Let’s All Write Haiku!

by Paul Mathers

This is perhaps one of the more familiar forms to those who went through High School English. It’s an old story, but I’ll tell it again, of the high school teacher instructing children to write lines of 5/7/5 to teach poetic form composition. And, indeed, I will go so far as to say I believe this to be a useful practice. It shows children, who might not otherwise ever be called upon to compose such a thing, what it is like to compose poetry in a form.Unfortunately, this is exactly the sort of true educational content being excised from schools today.

However, I do feel compelled to mention two of the possible problems with the practice. One is that the form is not considered so strict in any serious poetic circle. Ron Padgett calls it “a genre (type) of poetry. That is, along with its typical form, the haiku has characteristic content and a certain style of language. Of the three- form, content, and language- form is least important.” He later goes so far as to say that the way to write one, formwise, is “three lines with the first and last a bit shorter than the middle.” Simple as that. Simple as that?

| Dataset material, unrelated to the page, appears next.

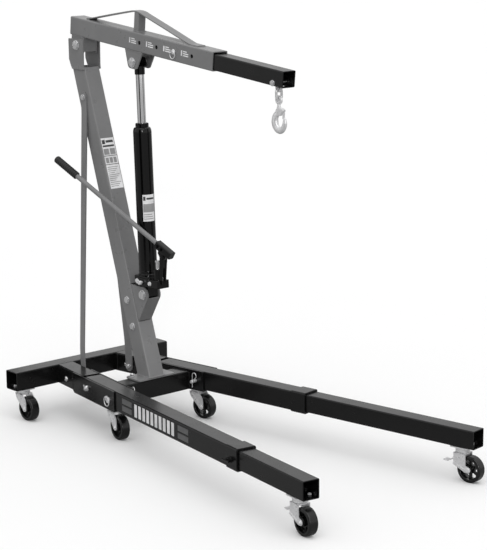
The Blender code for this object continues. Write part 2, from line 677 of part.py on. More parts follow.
def brace(side):
    """Flat bar from the post's head to the stub, its foot twisted to the stub's splay."""
    sign = SIDES[side]
    post_y = POST_WIDTH / 2 + GAP + BRACE_T / 2
    foot = leg_frame(1) @ Vector((BRACE_D, -TUBE / 2 - GAP - BRACE_T / 2, 0))
    top_x = post_middle(BRACE_TOP_Z)
    stations = [(BRACE_TOP_Z + 0.018, post_y, 0), (BRACE_TOP_Z - 0.035, post_y, 0),
                (BRACE_TOP_Z - 0.06, post_y + 0.001, 0),
                (0.235, foot.y - 0.001, 1), (0.205, foot.y, 1), (BRACE_Z - 0.018, foot.y, 1)]
    rings = []
    for z, y, twist in stations:
        x = top_x + (foot.x - top_x) * (BRACE_TOP_Z - z) / (BRACE_TOP_Z - BRACE_Z)
        turn = math.tan(SPLAY) * twist
        ring = []
        for dx, dy in ((-1, -1), (1, -1), (1, 1), (-1, 1)):
            across = dx * BRACE_WIDTH / 2
            ring.append((x + across, sign * (y + dy * BRACE_T / 2 + across * turn), z))
        rings.append(ring)
    bar = loft(rings)
    top_hole = bore(BRACE_BOLT_R, (top_x, 0, BRACE_TOP_Z))
    foot_hole = move(bore(BRACE_BOLT_R, (BRACE_D, 0, BRACE_Z)), leg_frame(sign))
    return part("support_bar_" + side, cut(bar, top_hole, foot_hole), "grey_paint")


def brace_bolts():
    stack = POST_WIDTH + 2 * (BRACE_T + 2 * GAP)
    place = Matrix.Translation((post_middle(BRACE_TOP_Z), -stack / 2, BRACE_TOP_Z))
    part("support_bar_top_bolt", move(bolt(stack, BRACE_BOLT_R), place), "zinc")
    for side, sign in SIDES.items():
        stack = TUBE + BRACE_T + 3 * GAP
        foot = bolt(stack, BRACE_BOLT_R, wing=True, round_head=True)
        turned = Matrix.Translation((BRACE_D, TUBE / 2, BRACE_Z)) @ Matrix.Rotation(math.pi, 4, "Z")
        part("support_bar_foot_bolt_" + side, move(foot, leg_frame(sign) @ turned), "zinc")


# ---- jack bracket on the post ----
def bracket_bolt_bores():
    return [bore(LEG_BOLT_R, (post_middle(z), 0, z), reach=0.06) for z in BRACKET_BOLT_Z]


def jack_bracket():
    """Two cheeks and a web that reach out of the post and carry the jack's foot."""
    radius, back = BRACKET_NOSE_R, BRACKET_BACK
    arc = [math.radians(a) for a in range(-38, 120, 22)]
    nose = [(JACK_FOOT.x + radius * math.cos(a), JACK_FOOT.z + radius * math.sin(a)) for a in arc]
    outline = nose + [(post_middle(0.440) - back, 0.470), (post_middle(0.440) - back, 0.440),
                      (post_middle(0.328) - back + 0.004, 0.328), (post_front(0.330) - 0.002, 0.328)]
    whole = prism(outline, -BRACKET_INNER - BRACKET_T, -BRACKET_INNER)
    whole = join(whole, prism(outline, BRACKET_INNER, BRACKET_INNER + BRACKET_T))
    web = [(post_front(0.335) - 0.004, 0.335), (post_front(0.335) + 0.002, 0.338),
           (post_front(0.395) + 0.004, 0.395), (post_front(0.395) - 0.002, 0.395)]
    whole = join(whole, prism(web, -BRACKET_INNER - 0.001, BRACKET_INNER + 0.001))
    foot = bore(JACK_PIN_R, JACK_FOOT, 16, 0.06)
    return part("jack_bracket", cut(whole, foot, *bracket_bolt_bores()), "grey_paint")


def bracket_bolts():
    for name, z in zip(("upper", "lower"), BRACKET_BOLT_Z):
        place = Matrix.Translation((post_middle(z), -POST_WIDTH / 2, z))
        part("bracket_bolt_" + name, move(bolt(POST_WIDTH, LEG_BOLT_R), place), "zinc")
    stack = 2 * (BRACKET_INNER + BRACKET_T)
    place = Matrix.Translation(JACK_FOOT - Vector((0, stack / 2, 0)))
    part("jack_foot_bolt", move(bolt(stack, JACK_PIN_R, 0.007, 0.007), place), "zinc")


# ---- boom ----
def strap_outline():
    """Bent flat bar over the upright, in the boom's side view."""
    t = STRAP_T
    upper = [(0.070, 0.0335), (0.078, 0.0345), (0.312, 0.0935), (0.324, 0.0955)]
    upper += [(0.340, 0.0955), (0.354, 0.0930), (0.596, 0.0345), (0.640, 0.0335)]
    lower = [(0.640, 0.0295), (0.594, 0.0295), (0.353, 0.0930 - t * 1.1), (0.340, 0.0955 - t)]
    lower += [(0.324, 0.0955 - t), (0.313, 0.0935 - t), (0.080, 0.0295), (0.070, 0.0295)]
    return upper + lower


def boom():
    half, h = BOOM_WIDTH / 2, BOOM_HEIGHT / 2
    tube = box((0, -half, -h), (BOOM_LENGTH, half, h))
    strap = prism(strap_outline(), -0.016, 0.016)
    upright = box((UPRIGHT_L - 0.012, -0.015, h - 0.001), (UPRIGHT_L + 0.012, 0.015, 0.0925))
    root = -h + 0.001
    saddle = [(0.008, root), (0.075, root), (0.075, -0.080), (0.069, -0.087)]
    saddle += [(0.016, -0.087), (0.008, -0.079)]
    cheek = [(0.297, root), (0.387, root), (0.364, -0.080), (0.356, -0.088)]
    cheek += [(0.324, -0.088), (0.316, -0.080)]
    whole = join(tube, strap, upright)
    for side in (-1, 1):
        low, high = sorted((side * CLEVIS_INNER, side * half))
        whole = join(whole, prism(saddle, low, high), prism(cheek, low, high))
    web = box((0.070, -CLEVIS_INNER - 0.001, -0.0775), (0.075, CLEVIS_INNER + 0.001, root))
    whole = join(whole, web)
    head = BOOM_LOCAL @ JACK_HEAD
    for side in (-1, 1):
        place = Matrix.Translation((head.x, 0, head.z))
        flange = rod((0, side * (half - 0.001), 0), (0, side * (half + 0.001), 0), 0.0165, 16)
        hexagon = rod((0, side * half, 0), (0, side * (half + 0.007), 0), 0.0135, 6)
        whole = join(whole, move(flange, place), move(hexagon, place))
    hollow = box((-0.01, -half + WALL, -h + WALL), (BOOM_LENGTH + 0.01, half - WALL, h - WALL))
    pivot = BOOM_LOCAL @ BOOM_PIVOT
    bores = [bore(JACK_PIN_R, pivot, 16)]
    bores += [bore(BOOM_PIN_R, (PIN_HOLE_1 + k * PIN_PITCH, 0, 0)) for k in range(4)]
    return part("boom", move(cut(whole, hollow, *bores), BOOM_FRAME), "grey_paint", BOOM_PIVOT)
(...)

Well, the second issue is the importance of the content and language. I firmly believe that style can (and must) be taught (and, as far as I can tell from contemporary American schools, isn’t). This led flip, glib, cheeky high-school-aged-Paul to write haiku for his class like:

“Cool winter breeze

As I bite into a York

Peppermint Patty.”

or

“A girl passes by

in cut-off blue jean shorts.

What was I saying?”

Current-me wants to slap high-school-aged-me on the wrists with a ruler over these. These are very nearly in the prescribed form (high-school-Paul was also not disciplined at counting), but certainly deviant from content and tone. Padgett quotes one unnamed expert (maybe it’s Padgett pretending to be someone else!) saying haiku is a “poem recording the essence of a moment keenly perceived in which nature is linked to human nature.” So I took a stab. It seems like haiku is either something that will come with great labor and hand-wringing, or it will come completely naturally. I struggled for many days to write my first three (by the way, the quotation marks I’ve added simply for the sake of further denoting the individual haiku. My western eye, at least, wants to read them together as a single poem):

“Beside a pile of leaves

the wind blows more down

to clog the gutters.”

 

“In bath water

hairs on legs drift slowly

back and forth.”

 

“Rough winds

blow leaves down around neat raked

leaf piles.”

All of which I felt were decent enough to post on the blog without total embarrassment, but they still feel labored to me. In the first I am trying to pair euphonious words. In the second, the final line is superfluous, simply there for the sake of there being a final line. In the third, completely unintentionally and I didn’t even notice until I typed it here, I quote Shakespeare.

Yesterday I was off from work and, being Thanksgiving, it was a quiet morning of staying out of my wife’s way as she prepared the meal. I took my journal outside and just observed my yard with a quiet mind:

“Sparrows

flock leaf pile, pecking,

singing.”

 

“Cherry sapling.

Two leaves left for

five months.”

 

“Still pool

broken by pine needles

and wind.”

 

“Oak leaves

yellow, ivy remains

green.”

 

“Old trees

branches all point

windward.”

I feel these are far better (although I still have mixed feelings about breaking the thought into two lines for the sake of there being three lines. I feel as if they should be three separate lines. It’s a learning process).

To write a haiku, I would recommend taking pen and journal out into the wild and using the form to “take snapshots.”